Start

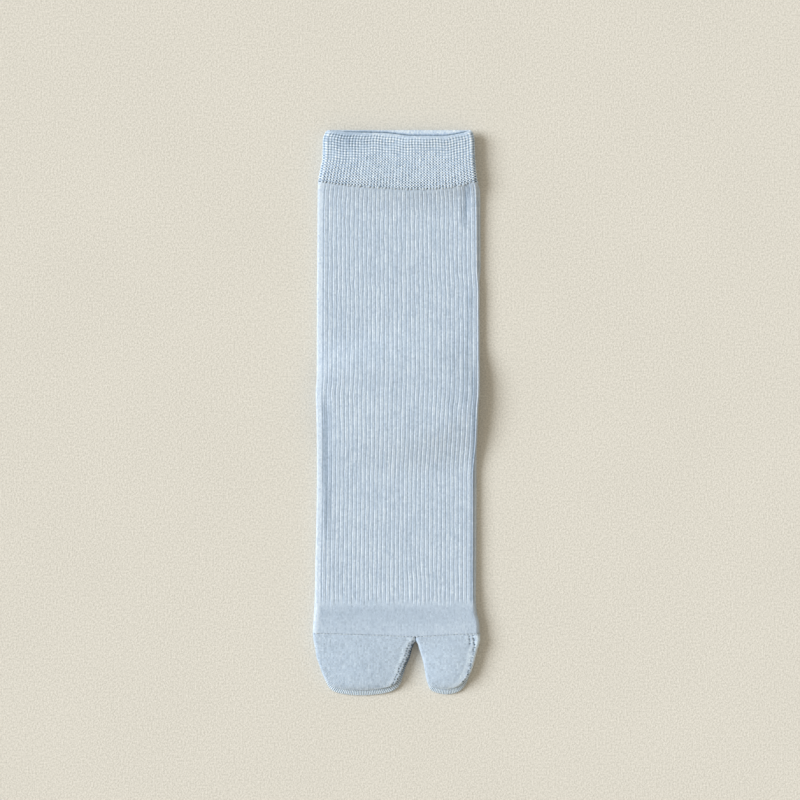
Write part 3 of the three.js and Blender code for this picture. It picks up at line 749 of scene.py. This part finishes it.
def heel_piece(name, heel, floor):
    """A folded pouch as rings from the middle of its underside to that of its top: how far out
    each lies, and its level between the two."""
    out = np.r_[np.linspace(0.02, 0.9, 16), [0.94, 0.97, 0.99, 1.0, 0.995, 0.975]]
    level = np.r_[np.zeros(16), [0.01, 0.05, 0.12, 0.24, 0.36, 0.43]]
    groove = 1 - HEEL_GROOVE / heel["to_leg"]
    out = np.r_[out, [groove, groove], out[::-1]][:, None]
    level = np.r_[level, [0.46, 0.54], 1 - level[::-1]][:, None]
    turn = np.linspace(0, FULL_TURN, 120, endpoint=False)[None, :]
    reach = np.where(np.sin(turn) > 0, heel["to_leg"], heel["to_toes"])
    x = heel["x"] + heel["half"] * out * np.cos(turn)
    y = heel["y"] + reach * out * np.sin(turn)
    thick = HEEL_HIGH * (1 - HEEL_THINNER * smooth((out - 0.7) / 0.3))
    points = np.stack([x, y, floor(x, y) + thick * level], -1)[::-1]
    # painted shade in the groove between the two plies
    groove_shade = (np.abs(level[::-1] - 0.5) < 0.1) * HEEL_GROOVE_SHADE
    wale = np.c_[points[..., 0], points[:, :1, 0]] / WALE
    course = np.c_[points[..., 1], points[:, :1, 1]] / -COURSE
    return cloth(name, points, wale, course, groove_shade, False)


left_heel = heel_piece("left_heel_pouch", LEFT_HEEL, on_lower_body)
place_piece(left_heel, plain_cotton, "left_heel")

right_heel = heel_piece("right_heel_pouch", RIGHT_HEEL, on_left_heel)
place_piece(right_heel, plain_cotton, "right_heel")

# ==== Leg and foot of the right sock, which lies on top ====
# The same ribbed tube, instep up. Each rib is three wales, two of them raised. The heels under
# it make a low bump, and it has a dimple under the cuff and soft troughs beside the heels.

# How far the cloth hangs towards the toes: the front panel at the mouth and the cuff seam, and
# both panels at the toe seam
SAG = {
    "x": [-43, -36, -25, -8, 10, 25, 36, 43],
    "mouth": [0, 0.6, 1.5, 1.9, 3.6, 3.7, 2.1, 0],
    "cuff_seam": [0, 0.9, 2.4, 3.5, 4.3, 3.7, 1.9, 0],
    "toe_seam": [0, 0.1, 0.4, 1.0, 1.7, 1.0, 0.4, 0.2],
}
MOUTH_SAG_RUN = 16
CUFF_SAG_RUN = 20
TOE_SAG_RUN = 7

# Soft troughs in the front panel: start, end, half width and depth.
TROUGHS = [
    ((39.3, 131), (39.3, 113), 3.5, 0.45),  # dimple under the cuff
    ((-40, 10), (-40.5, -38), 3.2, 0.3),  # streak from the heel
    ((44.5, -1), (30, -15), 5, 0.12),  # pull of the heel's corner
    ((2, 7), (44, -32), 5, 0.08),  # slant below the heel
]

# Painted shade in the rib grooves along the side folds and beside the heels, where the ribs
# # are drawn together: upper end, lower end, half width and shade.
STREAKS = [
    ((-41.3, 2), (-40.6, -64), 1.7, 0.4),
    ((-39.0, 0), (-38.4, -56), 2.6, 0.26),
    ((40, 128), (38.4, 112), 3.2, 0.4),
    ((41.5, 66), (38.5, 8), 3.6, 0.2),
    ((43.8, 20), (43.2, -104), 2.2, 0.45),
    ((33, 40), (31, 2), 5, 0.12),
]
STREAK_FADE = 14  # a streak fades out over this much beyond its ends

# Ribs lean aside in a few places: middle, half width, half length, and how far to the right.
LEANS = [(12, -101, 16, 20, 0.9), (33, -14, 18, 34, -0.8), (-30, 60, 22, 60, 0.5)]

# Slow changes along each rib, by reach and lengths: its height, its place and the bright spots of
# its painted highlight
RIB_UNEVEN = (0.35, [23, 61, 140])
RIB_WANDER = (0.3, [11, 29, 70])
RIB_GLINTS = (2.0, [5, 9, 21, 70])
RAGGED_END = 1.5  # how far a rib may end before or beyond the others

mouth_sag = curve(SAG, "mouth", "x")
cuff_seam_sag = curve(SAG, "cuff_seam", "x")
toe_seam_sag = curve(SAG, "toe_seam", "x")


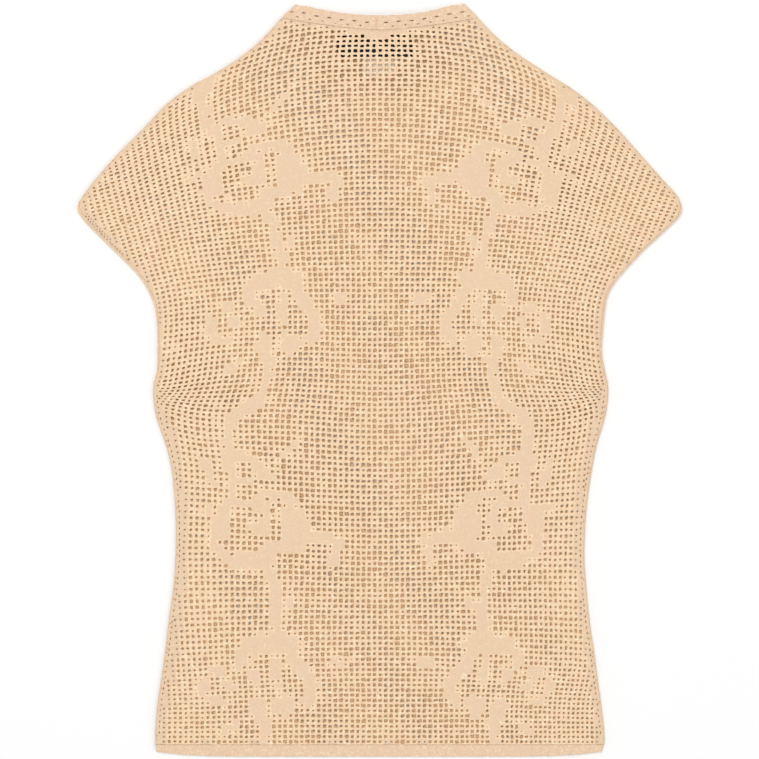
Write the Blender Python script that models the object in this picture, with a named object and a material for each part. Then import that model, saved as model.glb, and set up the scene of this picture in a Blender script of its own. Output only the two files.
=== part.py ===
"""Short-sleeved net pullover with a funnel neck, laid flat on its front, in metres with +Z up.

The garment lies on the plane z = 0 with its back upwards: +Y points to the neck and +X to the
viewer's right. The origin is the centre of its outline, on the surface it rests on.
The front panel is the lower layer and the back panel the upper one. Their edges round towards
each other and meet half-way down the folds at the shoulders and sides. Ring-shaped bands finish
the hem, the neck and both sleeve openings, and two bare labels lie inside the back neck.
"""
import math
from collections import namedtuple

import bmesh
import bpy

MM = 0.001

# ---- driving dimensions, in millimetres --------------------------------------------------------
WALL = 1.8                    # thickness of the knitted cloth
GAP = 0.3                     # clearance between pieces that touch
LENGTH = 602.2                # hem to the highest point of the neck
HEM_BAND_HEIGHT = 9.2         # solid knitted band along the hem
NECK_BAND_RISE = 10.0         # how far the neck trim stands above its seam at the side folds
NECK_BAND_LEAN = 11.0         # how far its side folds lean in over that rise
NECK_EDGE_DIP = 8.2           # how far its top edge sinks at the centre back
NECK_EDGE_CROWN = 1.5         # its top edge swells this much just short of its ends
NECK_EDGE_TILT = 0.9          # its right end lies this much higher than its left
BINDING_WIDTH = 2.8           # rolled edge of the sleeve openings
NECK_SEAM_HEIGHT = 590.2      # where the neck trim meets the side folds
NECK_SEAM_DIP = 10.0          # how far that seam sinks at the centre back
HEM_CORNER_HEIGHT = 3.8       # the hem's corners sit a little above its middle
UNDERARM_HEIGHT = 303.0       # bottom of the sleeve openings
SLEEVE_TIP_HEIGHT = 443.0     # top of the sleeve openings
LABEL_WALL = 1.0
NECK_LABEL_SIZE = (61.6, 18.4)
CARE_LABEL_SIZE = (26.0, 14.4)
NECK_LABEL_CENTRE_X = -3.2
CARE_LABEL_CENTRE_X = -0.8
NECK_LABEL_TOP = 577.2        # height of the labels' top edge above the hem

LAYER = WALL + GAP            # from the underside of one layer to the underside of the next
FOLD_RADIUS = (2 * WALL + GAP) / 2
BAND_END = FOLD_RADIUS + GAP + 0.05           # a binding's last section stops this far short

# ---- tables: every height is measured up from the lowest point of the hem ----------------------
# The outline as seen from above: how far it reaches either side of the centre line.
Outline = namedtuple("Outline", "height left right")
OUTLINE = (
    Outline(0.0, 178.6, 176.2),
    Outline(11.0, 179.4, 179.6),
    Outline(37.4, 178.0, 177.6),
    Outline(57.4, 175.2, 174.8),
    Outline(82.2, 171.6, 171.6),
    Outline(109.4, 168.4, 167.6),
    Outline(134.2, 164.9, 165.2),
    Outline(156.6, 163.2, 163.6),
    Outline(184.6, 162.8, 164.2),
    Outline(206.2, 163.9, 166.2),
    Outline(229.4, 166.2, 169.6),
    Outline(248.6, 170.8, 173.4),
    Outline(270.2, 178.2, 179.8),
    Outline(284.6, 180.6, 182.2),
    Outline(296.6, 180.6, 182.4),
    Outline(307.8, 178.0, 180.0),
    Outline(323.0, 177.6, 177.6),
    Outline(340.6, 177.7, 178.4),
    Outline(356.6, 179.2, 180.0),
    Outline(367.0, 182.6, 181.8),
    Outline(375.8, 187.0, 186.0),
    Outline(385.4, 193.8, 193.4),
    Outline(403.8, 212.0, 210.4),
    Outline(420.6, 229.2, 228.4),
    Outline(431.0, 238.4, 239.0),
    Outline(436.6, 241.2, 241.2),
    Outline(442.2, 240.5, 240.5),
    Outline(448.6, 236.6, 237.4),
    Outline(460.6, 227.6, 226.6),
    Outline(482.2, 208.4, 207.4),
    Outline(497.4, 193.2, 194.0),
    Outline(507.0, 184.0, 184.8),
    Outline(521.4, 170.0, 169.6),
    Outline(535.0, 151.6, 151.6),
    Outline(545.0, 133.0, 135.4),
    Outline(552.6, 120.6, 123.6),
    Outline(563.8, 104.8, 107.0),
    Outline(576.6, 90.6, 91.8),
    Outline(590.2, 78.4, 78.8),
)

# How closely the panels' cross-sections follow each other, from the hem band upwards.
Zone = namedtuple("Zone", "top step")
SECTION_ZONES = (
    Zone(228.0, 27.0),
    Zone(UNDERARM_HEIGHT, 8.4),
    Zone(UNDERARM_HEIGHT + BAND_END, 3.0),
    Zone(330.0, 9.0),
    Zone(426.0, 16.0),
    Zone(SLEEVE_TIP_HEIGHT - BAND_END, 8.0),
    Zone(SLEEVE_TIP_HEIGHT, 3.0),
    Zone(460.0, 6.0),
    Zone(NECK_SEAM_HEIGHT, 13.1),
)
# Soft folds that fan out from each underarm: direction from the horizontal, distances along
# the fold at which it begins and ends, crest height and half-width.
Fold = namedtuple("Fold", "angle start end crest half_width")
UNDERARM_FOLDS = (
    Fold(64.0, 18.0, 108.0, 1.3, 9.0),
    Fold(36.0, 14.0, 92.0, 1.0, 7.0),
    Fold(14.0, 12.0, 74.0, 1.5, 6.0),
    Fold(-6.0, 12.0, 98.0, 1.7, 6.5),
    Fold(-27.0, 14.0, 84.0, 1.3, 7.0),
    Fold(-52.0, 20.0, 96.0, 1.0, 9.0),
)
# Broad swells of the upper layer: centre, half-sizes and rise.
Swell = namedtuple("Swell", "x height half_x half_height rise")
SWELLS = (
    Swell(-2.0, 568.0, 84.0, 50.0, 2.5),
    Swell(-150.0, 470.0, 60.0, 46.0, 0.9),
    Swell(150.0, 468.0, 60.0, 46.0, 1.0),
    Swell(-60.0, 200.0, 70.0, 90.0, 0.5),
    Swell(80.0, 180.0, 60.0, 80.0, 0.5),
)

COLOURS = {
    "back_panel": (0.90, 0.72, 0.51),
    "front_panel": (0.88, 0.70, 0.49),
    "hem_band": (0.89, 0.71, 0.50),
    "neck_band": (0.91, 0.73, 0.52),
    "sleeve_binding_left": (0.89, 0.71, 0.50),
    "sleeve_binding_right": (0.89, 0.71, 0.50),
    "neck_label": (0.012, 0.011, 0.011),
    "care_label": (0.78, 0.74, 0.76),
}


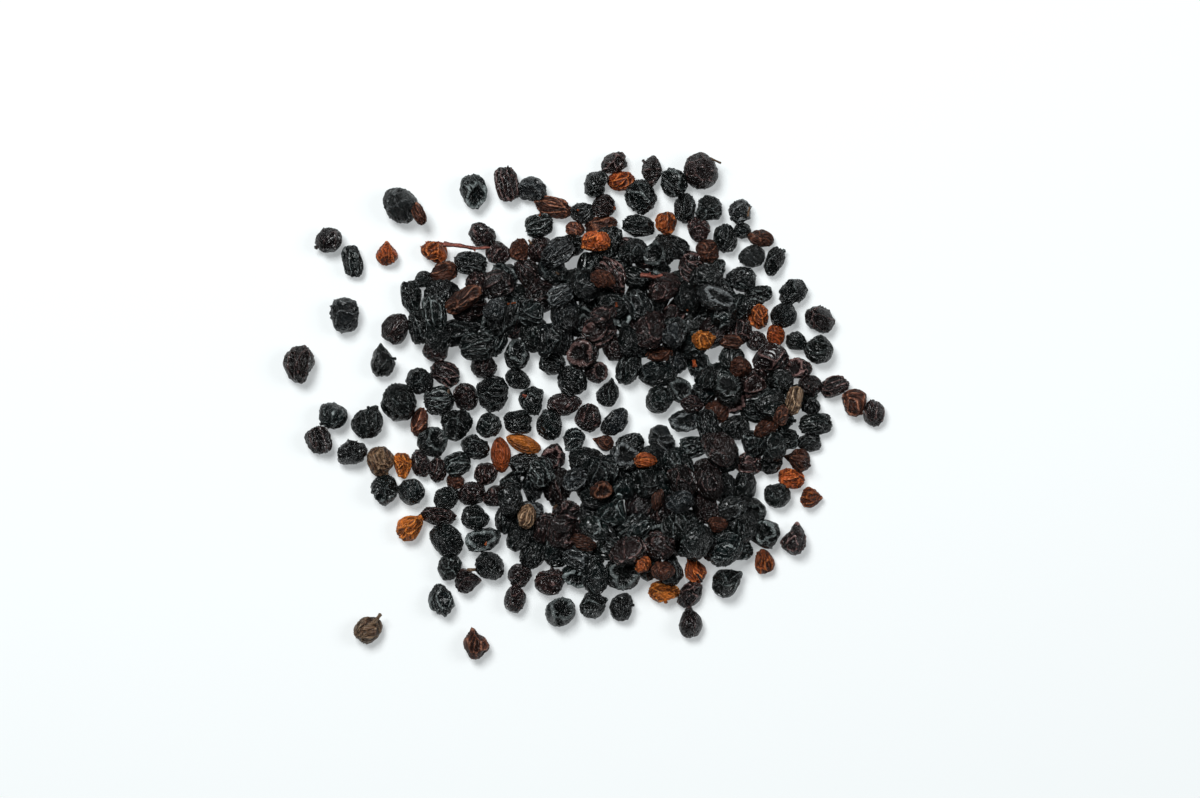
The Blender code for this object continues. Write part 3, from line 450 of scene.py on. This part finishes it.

End

- [To be done]: Tally up the lines of the listing containing the word "with". Give only the total.

- [Task response]: 3